By comparison, based on the Municipal Market Data yield curve, during that time the 30-year triple-A tax-exempt muni has yielded an average of 217 basis points more than the two-year triple-A.

Municipalities that sell tax-exempt bonds, in other words, pay a harsher penalty for incurring longer-term debt than do taxable issuers.

In fact, BABs have hit the municipal market at a time when the tax-exempt curve is unusually steep. The 30-year triple-A currently yields 370 basis points more than the two-year, according to MMD.

The steeper municipal yield curve describes a schism that has long divided issuers from investors, said Jeffery Timlin, a portfolio manager at Sage Advisory Services in Austin.

Retail investors like to buy short-term bonds. Issuers like to sell long-term bonds.

On the buy-side, retail investors prefer to play it safe with shorter-term debt, said Peter Coffin, founder of Breckinridge Capital Advisors. Buying longer-term bonds introduces numerous risks that retail investors would just as soon avoid, mainly inflation. Nobody wants to be stuck holding a 30-year bond yielding 4.5% if inflation starts to flare up again, he said.

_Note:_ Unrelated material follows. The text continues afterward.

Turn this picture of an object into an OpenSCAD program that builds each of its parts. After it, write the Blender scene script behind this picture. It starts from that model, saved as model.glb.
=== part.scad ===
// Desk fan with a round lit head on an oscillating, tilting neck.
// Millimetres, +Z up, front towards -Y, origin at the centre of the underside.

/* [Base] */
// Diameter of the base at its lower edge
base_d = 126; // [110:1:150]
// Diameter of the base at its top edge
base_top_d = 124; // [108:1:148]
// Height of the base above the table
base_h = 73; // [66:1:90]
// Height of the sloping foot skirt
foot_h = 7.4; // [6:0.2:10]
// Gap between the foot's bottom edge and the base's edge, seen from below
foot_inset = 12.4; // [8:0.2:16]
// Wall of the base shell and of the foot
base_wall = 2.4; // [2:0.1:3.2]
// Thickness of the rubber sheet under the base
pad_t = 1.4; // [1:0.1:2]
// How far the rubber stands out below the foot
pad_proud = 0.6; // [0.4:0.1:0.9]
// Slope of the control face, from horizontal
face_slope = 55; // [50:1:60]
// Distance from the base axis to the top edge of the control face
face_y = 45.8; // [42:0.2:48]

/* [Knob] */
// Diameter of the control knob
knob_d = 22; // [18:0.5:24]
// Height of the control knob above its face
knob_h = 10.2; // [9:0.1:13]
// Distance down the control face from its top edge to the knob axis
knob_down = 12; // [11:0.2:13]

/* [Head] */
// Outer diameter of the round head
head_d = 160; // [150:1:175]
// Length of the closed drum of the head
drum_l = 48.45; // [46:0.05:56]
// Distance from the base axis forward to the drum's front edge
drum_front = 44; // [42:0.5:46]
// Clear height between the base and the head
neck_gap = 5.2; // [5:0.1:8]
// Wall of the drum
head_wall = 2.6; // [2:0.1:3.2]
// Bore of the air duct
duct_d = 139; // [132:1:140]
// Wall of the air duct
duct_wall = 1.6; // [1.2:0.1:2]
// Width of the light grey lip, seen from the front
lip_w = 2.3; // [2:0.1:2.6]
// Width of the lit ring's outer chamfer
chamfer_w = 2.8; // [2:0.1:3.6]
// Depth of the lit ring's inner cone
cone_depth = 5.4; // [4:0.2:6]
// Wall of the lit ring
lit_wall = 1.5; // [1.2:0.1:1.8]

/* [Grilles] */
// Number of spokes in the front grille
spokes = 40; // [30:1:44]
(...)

On the sell-side, municipalities' financing needs are ill-suited to short-term bonds, Timlin said. Companies are often better able to float short-term debt because many corporate projects - a factory, say, or the development of a new product - begin delivering cash after a few years. There is a shorter time horizon for when many corporate projects begin paying for themselves.

By contrast, many municipal projects are much longer-term. Local governments building schools, highways, or hospitals would hope to finance these projects over many years. Many municipalities sell tax-exempt bonds with serial maturities because they want level debt service over the life of the project, which could be decades.

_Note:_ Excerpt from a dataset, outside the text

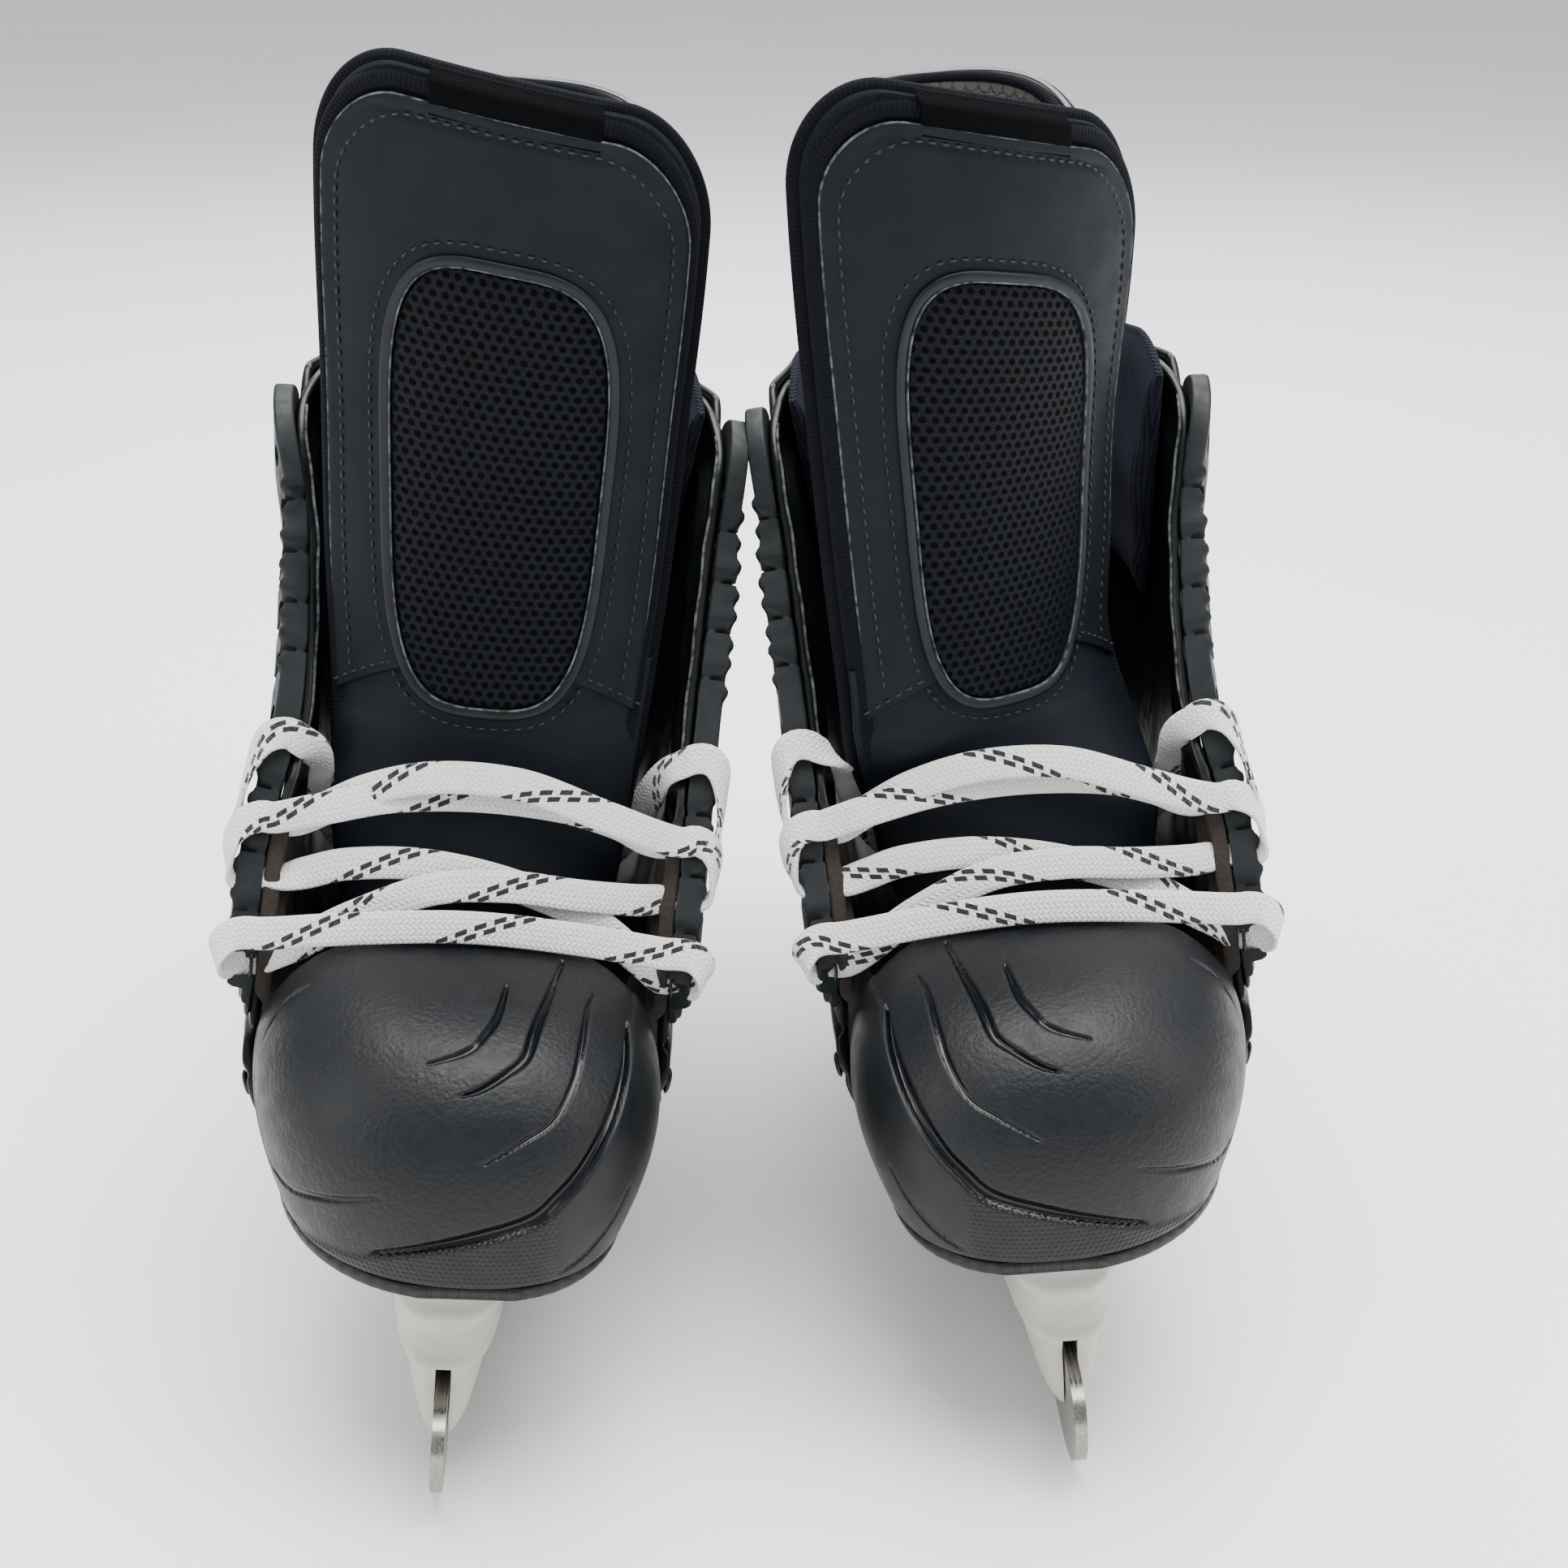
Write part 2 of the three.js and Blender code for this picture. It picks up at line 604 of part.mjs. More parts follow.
function tongueFace(stance) {
  const us = between(UPPER_START, FACE_TOP, 6);
  return tonguePatch(us, ACROSS, FACE_MARGIN, 0, -TONGUE_FACE, stance);
}

function tonguePad(stance) {
  const us = between(heightAsU(PAD_BOTTOM), heightAsU(PAD_TOP), 5);
  const reach = PAD_WIDTH / 2 / (smooth(TONGUE_HALF, 0.7) * WIDTH_SCALE);
  const ends = (u) => 1 - 0.45 * Math.abs((2 * (u - us[0])) / (us[5] - us[0]) - 1) ** 5;
  const ws = [-reach, -reach / 2, 0, reach / 2, reach];
  return slab(
    us,
    ws,
    (u, w) => tonguePoint(u, w * ends(u), 0, PAD_GAP + PAD_THICKNESS, stance),
    (u, w) => tonguePoint(u, w * ends(u), 0, PAD_GAP, stance),
  );
}

function tongueLabel(stance) {
  const reach = LABEL_WIDTH / 2 / (smooth(TONGUE_HALF, 1) * WIDTH_SCALE);
  const share = LABEL_HEIGHT / (TONGUE_HEIGHT - 119.5);
  const us = between(0.995 - share, 0.995, 1);
  const back = -TONGUE_FACE + GAP;
  return tonguePatch(us, [-reach, 0, reach], 0, back + LABEL_THICKNESS, back, stance);
}

// ==== Holder ================================================================================

// A level ring like a rounded rectangle.
function ring(y0, y1, half, z, round = 0.55) {
  const count = 16;
  return range(count)
    .slice(0, count)
    .map((t) => {
      const angle = t * 2 * Math.PI + Math.PI / count;
      const [c, s] = [Math.cos(angle), Math.sin(angle)];
      const x = half * Math.sign(c) * Math.abs(c) ** round;
      const y = (y0 + y1) / 2 + ((y1 - y0) / 2) * Math.sign(s) * Math.abs(s) ** round;
      return vec(x, y, typeof z === 'function' ? z(y) : z);
    });
}

const FRONT_TOWER = { foot: [-134, -52], neck: [-128, -46], flange: [-121, -36] };
const REAR_TOWER = { foot: [60, 129], neck: [62, 126], flange: [58, 130] };
const flangeTop = (y) => soleZ(y) - GAP;

function tower(place, flangeWidth) {
  const [f0, f1] = place.foot.map(along);
  const [n0, n1] = place.neck.map(along);
  const [p0, p1] = place.flange.map(along);
  const neckZ = (y) => flangeTop(y) - FLANGE - 4;
  const midZ = (HOLDER_BOTTOM + SOLE_HEIGHT) / 2 - 2;
  const column = loft([
    ring(f0, f1, TOWER_FOOT / 2, HOLDER_BOTTOM, 0.5),
    ring(mix(f0, n0, 0.5), mix(f1, n1, 0.45), mix(TOWER_FOOT, TOWER_NECK, 0.36) / 2, midZ),
    ring(n0, n1, TOWER_NECK / 2, neckZ),
    ring(n0, n1, TOWER_NECK / 2 + 0.6, (y) => flangeTop(y) - 0.4),
  ]);
  const plate = loft([
    ring(p0, p1, flangeWidth / 2, (y) => flangeTop(y) - FLANGE, 0.6),
    ring(p0, p1, flangeWidth / 2, flangeTop, 0.6),
  ]);
  return [column, plate];
}

const HOOK_Y = along(-92);
const HOOK_Z = RUNNER_TOP + HOOK_PIN.rise;
const LUG_Y = along(92);
const TRIGGER_Y = along(70);
const TRIGGER_Z = 52;
const RIVET_CLEAR = 7; // from the side of a tower's neck to the middle of a rivet
const RIVET_OUT = TOWER_NECK / 2 + RIVET_CLEAR;
const RIVETS = [
  { x: RIVET_OUT, y: along(-92) },
  { x: -RIVET_OUT, y: along(-68) },
  { x: RIVET_OUT - 1, y: along(80) },
  { x: -RIVET_OUT + 1, y: along(106) },
];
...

The disconnect in the tax-exempt market between issuers and investors has led to low short-term rates and high long-term rates.

Many issuers are taking advantage of lower tax-exempt rates on the short end and opting for taxable rates on the long end.

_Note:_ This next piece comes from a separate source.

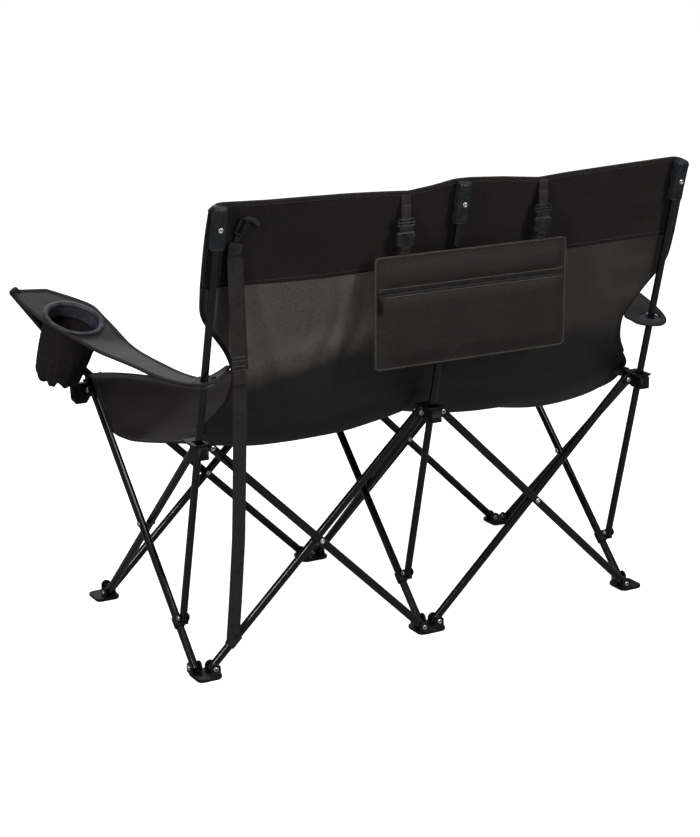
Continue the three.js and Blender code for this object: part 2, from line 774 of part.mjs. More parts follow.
// Soft pieces are drawn round this bay, depth and hub height. Near the rows and the side columns they
// keep their distance from them, and they stretch or close up in between.
const drawn = { bay: 487, depth: 493, hubHeight: 447.5, seatReach: 150, armReach: 70 };
const drift = { x: bay - drawn.bay, y: (depth - drawn.depth) / 2, z: hubHeight - drawn.hubHeight };

function fitY(y, rigidFrom) {
  const reach = y - frame.rowMiddle;
  const away = Math.abs(reach);
  const moved = away > rigidFrom ? away + drift.y : away * (1 + drift.y / rigidFrom);
  return frame.rowMiddle + Math.sign(reach) * moved;
}

function onSeat(y) {
  return fitY(y, drawn.seatReach);
}

function fitRow([half, edgeY, edgeZ, midY, midZ, centreY, centreZ, ...shape]) {
  const depths = [edgeY, midY, centreY].map(onSeat);
  const heights = [edgeZ, midZ, centreZ].map((z) => z + drift.z);
  const places = [0, 1, 2].flatMap((k) => [depths[k], heights[k]]);
  return [half + drift.x, ...places, ...shape];
}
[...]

In his weekly report yesterday, Phil Fischer, head of muni strategy at Bank of America-Merrill Lynch, concluded that many issuers have replaced long-term tax-exempt issuance with BABs.

He wrote that more than half of the BABs issued have carried maturities 30 years or longer.

Conversely, the percentage of tax-exempt bonds with maturities of 30 years or more is down to about 20% this year compared with more than 25% last year, Fischer said.

A new Wells Fargo index tracking BABs with an average maturity of 27.6 years reflects an average yield of 6.06%, according to Bloomberg. After a 35% federal subsidy, this implies the net interest cost on 27.6-year debt is 3.94%. By comparison, a 28-year tax-exempt triple-A muni based on the MMD scale yields 4.39%.

This all raises an obvious question: why would a long-term BAB carry a lower after-subsidy interest rate than a long-term tax-exempt muni?

The rift between issuers' borrowing preferences and investors' lending preferences should not prevent opportunists from taking advantage of higher long-term tax-exempt rates.

Fischer explained that normally arbitrageurs could be expected to buy long-term tax-exempt bonds until the tax exempt rate was more or less equal to a taxable municipal rate minus 35%.

Tax regulations foil what would otherwise be a profitable arbitrage strategy, he said.

Internal Revenue Service code section 265 eliminates some of the tax deduction for financial institutions on interest paid on borrowed money if that money is used to buy tax-exempt municipal bonds.

This impedes the use of arbitrage to bring long-term tax-exempt rates down, Fischer said, because it makes borrowing money to buy municipal bonds too expensive.

The upshot is that long-term tax-exempt rates remain inefficiently high, and long-term yields on BABs are attractive to issuers by comparison.